→ **Record set**:
- - -

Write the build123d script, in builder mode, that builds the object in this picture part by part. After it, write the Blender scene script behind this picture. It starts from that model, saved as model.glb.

- - -

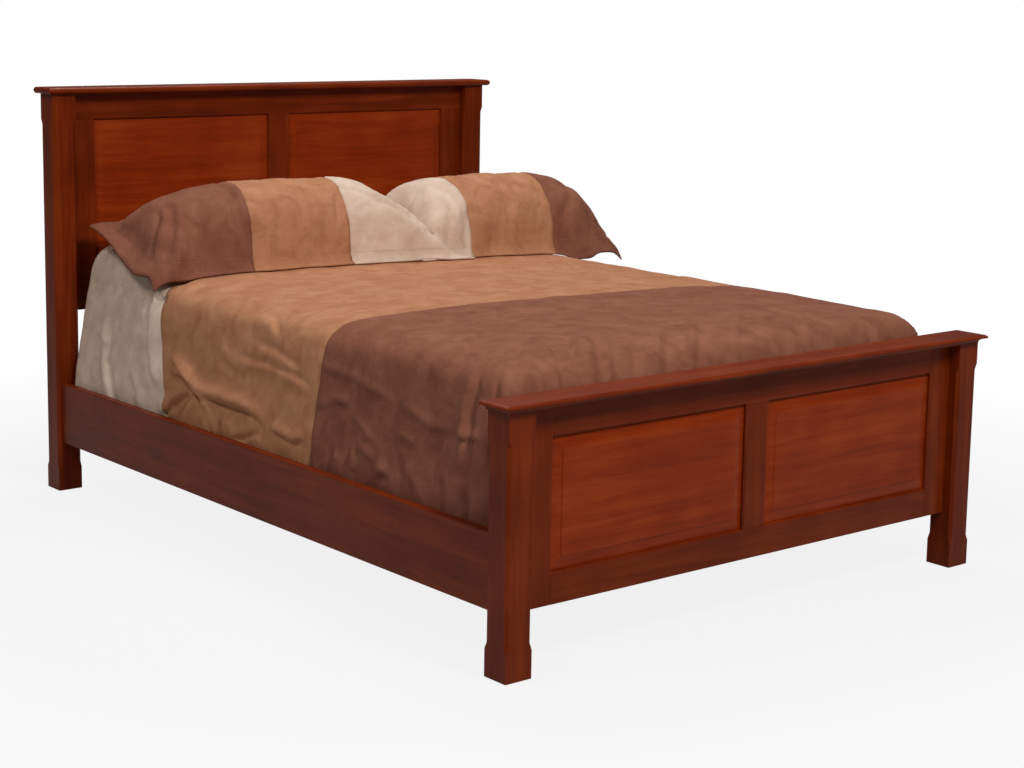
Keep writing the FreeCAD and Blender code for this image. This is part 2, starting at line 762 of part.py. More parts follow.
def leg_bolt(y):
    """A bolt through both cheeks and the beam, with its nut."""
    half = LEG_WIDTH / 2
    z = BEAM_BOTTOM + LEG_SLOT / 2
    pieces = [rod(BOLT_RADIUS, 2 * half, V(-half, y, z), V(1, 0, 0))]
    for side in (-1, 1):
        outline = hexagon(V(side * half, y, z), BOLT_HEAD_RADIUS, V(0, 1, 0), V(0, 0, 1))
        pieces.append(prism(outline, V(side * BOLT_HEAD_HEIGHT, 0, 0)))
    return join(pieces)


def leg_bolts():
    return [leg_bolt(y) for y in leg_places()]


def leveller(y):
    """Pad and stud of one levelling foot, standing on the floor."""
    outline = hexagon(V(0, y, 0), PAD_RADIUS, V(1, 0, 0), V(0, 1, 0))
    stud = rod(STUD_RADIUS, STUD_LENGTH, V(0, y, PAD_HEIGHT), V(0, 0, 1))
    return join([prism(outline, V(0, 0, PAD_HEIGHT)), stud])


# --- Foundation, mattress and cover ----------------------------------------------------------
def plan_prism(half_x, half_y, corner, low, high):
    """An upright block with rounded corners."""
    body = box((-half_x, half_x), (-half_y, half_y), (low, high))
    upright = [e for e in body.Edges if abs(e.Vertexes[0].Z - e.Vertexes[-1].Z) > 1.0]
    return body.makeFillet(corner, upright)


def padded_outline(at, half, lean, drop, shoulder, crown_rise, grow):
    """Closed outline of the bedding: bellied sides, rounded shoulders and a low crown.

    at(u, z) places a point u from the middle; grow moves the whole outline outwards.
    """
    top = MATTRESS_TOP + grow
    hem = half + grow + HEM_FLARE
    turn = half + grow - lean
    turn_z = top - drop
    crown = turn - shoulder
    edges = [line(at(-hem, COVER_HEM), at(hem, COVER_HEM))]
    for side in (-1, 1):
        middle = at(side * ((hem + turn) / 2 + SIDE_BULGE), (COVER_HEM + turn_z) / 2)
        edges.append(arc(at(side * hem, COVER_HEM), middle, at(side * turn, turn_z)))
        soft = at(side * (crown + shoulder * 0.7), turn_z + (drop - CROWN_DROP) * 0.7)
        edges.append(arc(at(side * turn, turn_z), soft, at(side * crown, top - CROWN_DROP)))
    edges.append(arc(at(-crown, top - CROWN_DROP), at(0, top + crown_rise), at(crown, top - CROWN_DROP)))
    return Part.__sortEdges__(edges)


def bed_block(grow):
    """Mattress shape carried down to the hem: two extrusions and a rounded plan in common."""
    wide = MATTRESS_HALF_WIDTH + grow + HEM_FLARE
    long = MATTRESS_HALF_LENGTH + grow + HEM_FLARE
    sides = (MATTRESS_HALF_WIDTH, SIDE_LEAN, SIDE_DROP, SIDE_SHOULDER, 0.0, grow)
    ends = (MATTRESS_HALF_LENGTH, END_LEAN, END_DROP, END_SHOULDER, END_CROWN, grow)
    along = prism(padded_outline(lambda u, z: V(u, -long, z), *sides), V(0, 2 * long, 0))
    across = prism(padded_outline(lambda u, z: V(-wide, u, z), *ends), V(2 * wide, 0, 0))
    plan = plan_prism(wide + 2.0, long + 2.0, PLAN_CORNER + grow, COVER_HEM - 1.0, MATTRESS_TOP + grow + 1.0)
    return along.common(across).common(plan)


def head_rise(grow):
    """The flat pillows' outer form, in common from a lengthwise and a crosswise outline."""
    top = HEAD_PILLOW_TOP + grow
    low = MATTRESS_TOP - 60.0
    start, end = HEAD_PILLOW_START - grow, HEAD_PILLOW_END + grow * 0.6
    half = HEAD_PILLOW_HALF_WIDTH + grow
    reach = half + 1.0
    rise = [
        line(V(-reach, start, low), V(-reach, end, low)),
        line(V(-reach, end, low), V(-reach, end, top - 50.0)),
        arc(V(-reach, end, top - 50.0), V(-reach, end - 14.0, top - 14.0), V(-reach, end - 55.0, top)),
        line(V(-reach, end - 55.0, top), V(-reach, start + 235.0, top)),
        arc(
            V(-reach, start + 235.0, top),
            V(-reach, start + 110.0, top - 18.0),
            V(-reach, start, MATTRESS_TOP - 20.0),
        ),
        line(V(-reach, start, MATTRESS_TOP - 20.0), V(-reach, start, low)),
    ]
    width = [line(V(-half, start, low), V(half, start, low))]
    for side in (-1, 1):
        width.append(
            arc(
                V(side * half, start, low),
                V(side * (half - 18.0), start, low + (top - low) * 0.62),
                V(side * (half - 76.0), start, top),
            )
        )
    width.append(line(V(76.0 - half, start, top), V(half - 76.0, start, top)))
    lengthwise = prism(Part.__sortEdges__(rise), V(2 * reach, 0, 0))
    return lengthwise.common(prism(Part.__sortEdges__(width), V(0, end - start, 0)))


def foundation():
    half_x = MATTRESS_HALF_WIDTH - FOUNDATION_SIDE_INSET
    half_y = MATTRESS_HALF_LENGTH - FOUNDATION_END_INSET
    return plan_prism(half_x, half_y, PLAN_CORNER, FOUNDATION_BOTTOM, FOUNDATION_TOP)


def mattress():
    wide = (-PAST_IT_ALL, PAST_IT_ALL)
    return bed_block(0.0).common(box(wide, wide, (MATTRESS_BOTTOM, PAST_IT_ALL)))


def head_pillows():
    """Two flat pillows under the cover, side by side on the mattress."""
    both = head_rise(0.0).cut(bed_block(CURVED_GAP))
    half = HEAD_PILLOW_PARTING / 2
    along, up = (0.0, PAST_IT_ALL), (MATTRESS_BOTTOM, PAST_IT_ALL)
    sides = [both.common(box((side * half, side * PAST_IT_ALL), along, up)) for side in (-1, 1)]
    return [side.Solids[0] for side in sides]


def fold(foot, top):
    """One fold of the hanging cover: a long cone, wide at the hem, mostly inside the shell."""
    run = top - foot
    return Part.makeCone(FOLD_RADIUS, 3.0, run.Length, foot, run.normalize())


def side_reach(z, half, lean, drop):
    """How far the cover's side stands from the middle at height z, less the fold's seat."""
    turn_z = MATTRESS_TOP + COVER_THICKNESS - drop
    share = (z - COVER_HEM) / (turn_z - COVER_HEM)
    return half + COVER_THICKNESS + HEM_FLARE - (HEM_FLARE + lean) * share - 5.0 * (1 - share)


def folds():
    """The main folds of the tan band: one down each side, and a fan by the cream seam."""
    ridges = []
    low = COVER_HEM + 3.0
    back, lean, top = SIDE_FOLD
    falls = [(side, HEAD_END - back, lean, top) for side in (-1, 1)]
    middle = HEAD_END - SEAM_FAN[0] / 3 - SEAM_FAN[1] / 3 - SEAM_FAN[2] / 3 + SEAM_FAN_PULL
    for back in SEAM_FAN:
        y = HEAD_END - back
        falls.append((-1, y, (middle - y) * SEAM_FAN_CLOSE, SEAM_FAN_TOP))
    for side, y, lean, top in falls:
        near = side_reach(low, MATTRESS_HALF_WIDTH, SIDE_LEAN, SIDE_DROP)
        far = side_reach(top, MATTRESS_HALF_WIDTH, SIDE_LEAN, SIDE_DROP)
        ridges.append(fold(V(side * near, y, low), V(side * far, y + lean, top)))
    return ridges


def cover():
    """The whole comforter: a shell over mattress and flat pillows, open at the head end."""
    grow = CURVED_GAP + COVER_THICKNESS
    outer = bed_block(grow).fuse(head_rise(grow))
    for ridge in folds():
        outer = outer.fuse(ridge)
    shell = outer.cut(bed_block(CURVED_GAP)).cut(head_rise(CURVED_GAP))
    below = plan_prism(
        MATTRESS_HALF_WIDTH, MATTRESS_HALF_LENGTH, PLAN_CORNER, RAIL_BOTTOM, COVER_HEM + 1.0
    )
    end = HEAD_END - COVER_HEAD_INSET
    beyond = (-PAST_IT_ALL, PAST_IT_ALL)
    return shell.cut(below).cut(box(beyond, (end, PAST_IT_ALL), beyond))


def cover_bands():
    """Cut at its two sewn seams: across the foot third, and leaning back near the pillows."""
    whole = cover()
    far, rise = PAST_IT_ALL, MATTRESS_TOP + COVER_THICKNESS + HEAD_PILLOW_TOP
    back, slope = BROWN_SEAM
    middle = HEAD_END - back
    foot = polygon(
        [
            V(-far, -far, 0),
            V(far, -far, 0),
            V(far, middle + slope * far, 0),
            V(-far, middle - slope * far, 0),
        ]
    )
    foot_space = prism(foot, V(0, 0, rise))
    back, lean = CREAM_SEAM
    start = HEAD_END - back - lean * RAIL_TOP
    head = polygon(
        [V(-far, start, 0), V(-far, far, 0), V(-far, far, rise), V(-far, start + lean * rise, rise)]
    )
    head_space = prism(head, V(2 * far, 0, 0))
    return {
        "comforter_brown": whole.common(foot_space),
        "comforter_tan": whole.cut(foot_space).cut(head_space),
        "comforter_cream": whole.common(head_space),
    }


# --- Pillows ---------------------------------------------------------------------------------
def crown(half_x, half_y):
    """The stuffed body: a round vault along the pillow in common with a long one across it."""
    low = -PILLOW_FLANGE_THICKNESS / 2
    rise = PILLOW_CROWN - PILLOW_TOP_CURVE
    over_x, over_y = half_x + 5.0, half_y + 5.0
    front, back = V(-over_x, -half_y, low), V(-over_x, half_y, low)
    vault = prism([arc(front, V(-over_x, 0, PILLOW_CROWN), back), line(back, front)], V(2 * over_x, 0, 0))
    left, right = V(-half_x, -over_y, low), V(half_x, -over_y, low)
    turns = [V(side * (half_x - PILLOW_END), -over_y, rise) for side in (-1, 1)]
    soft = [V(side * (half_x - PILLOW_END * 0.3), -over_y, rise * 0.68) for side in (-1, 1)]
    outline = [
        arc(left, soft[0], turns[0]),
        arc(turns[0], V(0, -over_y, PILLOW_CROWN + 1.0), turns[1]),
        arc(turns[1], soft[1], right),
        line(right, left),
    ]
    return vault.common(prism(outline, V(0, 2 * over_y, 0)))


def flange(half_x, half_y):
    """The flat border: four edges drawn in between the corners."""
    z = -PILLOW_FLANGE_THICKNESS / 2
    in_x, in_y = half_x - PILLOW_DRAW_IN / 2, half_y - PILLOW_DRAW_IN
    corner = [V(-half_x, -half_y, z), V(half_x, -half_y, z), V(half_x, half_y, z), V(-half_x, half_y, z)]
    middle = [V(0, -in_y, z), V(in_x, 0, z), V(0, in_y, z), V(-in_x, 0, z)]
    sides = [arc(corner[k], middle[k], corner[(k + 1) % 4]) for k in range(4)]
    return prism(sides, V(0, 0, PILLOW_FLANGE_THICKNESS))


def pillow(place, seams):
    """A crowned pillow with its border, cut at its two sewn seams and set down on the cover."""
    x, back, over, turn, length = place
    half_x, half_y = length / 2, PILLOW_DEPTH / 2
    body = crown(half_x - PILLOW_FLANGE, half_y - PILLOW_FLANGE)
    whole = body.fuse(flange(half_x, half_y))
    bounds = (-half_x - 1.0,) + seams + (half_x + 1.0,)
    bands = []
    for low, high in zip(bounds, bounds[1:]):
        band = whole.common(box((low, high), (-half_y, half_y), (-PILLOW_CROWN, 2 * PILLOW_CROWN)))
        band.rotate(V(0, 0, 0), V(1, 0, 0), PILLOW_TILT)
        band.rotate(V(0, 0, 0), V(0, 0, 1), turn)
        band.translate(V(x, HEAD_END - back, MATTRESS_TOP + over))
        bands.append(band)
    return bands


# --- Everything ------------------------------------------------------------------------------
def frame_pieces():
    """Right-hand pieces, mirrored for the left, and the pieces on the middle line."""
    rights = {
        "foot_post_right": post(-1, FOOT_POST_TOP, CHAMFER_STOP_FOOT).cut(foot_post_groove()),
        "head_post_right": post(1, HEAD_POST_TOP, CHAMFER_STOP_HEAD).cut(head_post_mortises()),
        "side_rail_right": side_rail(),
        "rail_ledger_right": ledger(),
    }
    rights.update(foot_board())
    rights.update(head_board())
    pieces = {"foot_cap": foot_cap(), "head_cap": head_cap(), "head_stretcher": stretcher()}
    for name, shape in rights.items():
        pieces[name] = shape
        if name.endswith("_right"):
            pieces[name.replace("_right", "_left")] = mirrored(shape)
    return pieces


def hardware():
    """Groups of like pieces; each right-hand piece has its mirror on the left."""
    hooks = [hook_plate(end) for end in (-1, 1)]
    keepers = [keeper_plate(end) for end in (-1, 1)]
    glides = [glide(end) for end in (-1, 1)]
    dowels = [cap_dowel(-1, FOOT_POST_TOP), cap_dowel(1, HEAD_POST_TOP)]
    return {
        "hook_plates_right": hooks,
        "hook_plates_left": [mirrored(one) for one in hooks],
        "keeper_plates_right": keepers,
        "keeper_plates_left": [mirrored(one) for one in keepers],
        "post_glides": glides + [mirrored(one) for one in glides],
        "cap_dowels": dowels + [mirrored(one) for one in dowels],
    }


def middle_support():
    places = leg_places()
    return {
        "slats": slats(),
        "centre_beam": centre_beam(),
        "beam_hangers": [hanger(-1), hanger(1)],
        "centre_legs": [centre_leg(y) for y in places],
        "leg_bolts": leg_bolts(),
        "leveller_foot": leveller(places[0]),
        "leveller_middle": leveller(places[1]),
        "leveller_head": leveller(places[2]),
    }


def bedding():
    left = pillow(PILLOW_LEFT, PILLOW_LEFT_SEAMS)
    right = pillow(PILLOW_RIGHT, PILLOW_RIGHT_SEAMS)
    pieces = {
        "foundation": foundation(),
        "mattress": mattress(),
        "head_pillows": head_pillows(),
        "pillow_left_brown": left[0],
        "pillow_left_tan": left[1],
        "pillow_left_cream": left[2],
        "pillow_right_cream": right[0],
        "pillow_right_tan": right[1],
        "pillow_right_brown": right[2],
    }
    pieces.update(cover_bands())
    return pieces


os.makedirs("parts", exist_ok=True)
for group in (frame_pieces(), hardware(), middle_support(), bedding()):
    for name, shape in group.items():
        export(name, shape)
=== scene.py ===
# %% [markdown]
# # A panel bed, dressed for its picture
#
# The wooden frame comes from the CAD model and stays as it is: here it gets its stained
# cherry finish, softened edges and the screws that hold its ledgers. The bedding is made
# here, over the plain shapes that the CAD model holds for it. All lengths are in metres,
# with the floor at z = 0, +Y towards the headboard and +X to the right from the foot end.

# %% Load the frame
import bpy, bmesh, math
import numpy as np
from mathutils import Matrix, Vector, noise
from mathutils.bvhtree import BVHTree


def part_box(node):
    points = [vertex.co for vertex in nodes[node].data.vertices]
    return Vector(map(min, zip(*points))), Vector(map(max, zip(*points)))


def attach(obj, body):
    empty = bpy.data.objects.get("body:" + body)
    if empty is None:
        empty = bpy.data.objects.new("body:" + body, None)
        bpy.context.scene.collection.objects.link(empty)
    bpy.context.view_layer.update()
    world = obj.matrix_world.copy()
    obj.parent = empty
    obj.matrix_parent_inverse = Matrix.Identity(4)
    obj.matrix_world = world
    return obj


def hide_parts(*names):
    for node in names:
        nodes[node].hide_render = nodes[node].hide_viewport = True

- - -

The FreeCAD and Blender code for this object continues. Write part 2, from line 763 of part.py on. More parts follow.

- - -

Everything from the line containing "Keep writing the" down to the line containing "return join([prism(outline, V(0, 0, PAD_HEIGHT)), stud])" should be repeated exactly, with both end lines kept and no other lines added.

Keep writing the FreeCAD and Blender code for this image. This is part 2, starting at line 762 of part.py. More parts follow.
def leg_bolt(y):
    """A bolt through both cheeks and the beam, with its nut."""
    half = LEG_WIDTH / 2
    z = BEAM_BOTTOM + LEG_SLOT / 2
    pieces = [rod(BOLT_RADIUS, 2 * half, V(-half, y, z), V(1, 0, 0))]
    for side in (-1, 1):
        outline = hexagon(V(side * half, y, z), BOLT_HEAD_RADIUS, V(0, 1, 0), V(0, 0, 1))
        pieces.append(prism(outline, V(side * BOLT_HEAD_HEIGHT, 0, 0)))
    return join(pieces)


def leg_bolts():
    return [leg_bolt(y) for y in leg_places()]


def leveller(y):
    """Pad and stud of one levelling foot, standing on the floor."""
    outline = hexagon(V(0, y, 0), PAD_RADIUS, V(1, 0, 0), V(0, 1, 0))
    stud = rod(STUD_RADIUS, STUD_LENGTH, V(0, y, PAD_HEIGHT), V(0, 0, 1))
    return join([prism(outline, V(0, 0, PAD_HEIGHT)), stud])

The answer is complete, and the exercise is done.